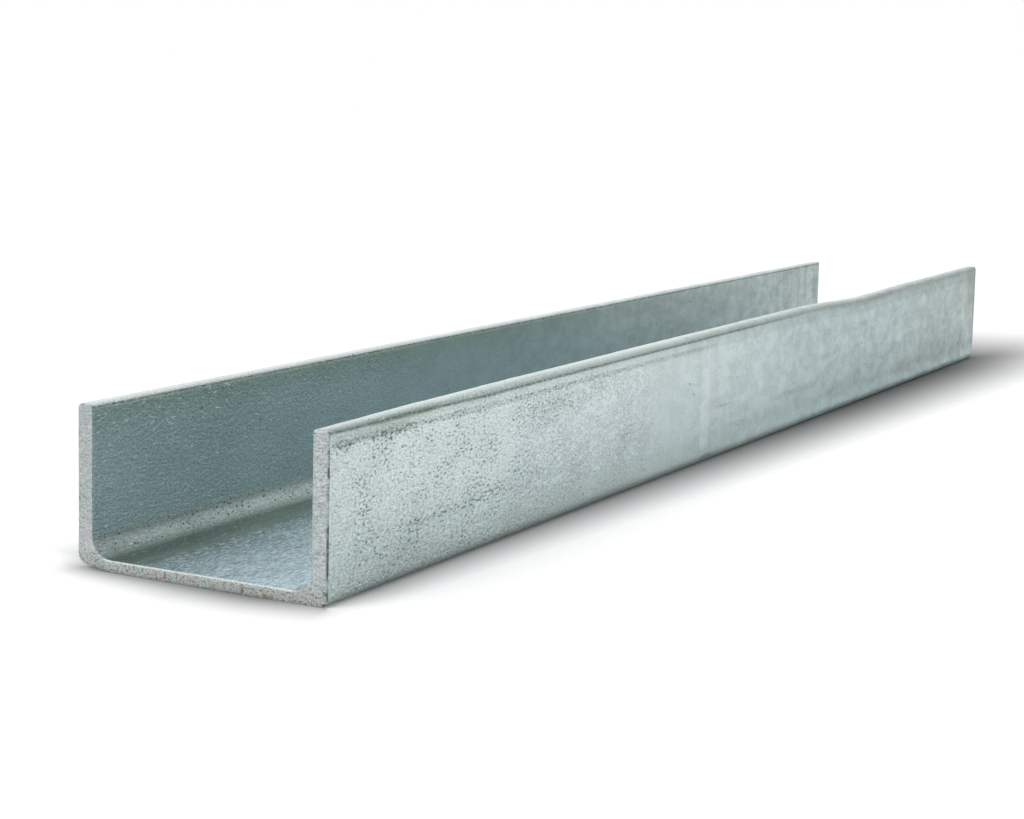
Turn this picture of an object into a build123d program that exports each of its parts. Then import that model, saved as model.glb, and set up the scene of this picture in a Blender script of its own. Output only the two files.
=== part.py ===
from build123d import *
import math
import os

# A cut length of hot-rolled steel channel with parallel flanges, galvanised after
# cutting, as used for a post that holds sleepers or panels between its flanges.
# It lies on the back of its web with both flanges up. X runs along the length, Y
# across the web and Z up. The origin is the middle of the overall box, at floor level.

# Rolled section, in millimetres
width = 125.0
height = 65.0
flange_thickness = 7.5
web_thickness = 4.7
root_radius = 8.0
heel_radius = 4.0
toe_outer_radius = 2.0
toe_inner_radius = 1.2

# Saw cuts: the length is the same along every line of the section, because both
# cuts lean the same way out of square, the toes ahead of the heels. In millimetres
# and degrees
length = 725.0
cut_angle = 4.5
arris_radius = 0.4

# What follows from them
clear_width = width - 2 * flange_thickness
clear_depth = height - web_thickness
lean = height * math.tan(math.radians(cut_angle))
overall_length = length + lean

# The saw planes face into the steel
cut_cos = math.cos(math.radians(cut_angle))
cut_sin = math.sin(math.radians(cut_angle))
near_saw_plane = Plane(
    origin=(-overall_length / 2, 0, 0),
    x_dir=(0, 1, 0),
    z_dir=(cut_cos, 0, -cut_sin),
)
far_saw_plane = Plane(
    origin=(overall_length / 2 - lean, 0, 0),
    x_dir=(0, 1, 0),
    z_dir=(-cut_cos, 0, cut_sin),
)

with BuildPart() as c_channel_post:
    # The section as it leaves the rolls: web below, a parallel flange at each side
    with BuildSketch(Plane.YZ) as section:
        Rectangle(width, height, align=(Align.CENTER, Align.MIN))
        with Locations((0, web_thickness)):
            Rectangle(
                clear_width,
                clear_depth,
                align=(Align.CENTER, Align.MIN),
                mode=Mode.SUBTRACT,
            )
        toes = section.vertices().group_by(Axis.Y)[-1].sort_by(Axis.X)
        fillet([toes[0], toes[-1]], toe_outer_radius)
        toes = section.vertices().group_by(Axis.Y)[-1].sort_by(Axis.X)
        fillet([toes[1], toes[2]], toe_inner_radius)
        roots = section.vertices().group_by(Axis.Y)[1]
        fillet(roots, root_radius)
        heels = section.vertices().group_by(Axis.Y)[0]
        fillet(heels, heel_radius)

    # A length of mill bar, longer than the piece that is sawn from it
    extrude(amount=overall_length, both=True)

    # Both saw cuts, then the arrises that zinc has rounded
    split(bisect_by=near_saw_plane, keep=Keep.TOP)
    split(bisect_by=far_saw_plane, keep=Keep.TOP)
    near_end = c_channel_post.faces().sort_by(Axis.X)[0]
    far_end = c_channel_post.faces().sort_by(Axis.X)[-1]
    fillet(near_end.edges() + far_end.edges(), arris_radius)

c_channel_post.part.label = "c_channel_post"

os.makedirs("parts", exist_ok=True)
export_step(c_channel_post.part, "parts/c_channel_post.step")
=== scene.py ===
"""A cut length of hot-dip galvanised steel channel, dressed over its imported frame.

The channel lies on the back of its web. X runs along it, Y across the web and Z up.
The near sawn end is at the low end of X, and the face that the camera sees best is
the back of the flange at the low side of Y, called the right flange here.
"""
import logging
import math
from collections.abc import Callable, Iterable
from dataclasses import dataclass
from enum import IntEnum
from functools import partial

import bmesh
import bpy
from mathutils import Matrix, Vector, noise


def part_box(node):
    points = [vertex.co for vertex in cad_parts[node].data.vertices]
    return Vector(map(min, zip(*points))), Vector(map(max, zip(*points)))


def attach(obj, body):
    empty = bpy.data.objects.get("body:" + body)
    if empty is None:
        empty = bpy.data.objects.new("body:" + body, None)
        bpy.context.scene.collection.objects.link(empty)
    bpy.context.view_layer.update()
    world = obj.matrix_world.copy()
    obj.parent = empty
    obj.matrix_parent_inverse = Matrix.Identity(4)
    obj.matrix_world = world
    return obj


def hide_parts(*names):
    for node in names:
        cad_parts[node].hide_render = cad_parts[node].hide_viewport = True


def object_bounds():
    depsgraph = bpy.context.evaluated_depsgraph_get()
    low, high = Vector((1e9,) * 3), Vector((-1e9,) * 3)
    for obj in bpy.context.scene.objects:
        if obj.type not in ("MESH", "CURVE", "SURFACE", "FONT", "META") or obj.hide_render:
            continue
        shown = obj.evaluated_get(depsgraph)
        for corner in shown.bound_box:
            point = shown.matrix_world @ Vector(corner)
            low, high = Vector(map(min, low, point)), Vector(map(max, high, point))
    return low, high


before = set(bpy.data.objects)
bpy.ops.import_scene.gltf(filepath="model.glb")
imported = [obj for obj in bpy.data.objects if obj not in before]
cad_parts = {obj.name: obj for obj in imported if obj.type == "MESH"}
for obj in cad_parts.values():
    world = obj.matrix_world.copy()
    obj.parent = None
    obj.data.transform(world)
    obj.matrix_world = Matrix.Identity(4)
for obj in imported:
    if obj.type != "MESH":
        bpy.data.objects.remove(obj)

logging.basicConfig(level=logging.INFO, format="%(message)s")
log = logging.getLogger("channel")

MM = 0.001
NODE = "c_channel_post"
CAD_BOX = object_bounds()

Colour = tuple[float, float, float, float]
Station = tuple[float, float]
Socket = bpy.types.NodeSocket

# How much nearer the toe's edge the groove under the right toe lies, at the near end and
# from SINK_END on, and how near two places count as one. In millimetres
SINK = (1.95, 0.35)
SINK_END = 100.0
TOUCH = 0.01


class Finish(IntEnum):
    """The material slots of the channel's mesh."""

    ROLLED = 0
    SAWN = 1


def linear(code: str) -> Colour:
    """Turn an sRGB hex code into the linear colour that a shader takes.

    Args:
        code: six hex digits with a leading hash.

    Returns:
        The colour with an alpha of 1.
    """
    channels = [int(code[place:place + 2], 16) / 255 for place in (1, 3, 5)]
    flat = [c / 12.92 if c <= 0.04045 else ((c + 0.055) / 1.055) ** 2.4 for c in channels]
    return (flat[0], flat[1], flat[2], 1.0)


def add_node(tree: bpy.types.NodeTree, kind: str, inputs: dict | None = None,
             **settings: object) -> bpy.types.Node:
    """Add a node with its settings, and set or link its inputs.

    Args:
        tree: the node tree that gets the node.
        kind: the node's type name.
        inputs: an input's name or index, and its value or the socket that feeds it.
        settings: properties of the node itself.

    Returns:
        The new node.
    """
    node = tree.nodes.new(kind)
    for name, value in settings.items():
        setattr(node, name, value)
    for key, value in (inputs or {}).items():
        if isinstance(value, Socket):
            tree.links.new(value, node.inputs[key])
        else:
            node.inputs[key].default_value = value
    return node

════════

- REQUIREMENTS:
Output exactly the lines of the material above from the one containing "Vector(map(max, high, point))" up to and including the one containing "obj.parent = None".

- SOLUTION FOR THIS PROBLEM:
            low, high = Vector(map(min, low, point)), Vector(map(max, high, point))
    return low, high


before = set(bpy.data.objects)
bpy.ops.import_scene.gltf(filepath="model.glb")
imported = [obj for obj in bpy.data.objects if obj not in before]
cad_parts = {obj.name: obj for obj in imported if obj.type == "MESH"}
for obj in cad_parts.values():
    world = obj.matrix_world.copy()
    obj.parent = None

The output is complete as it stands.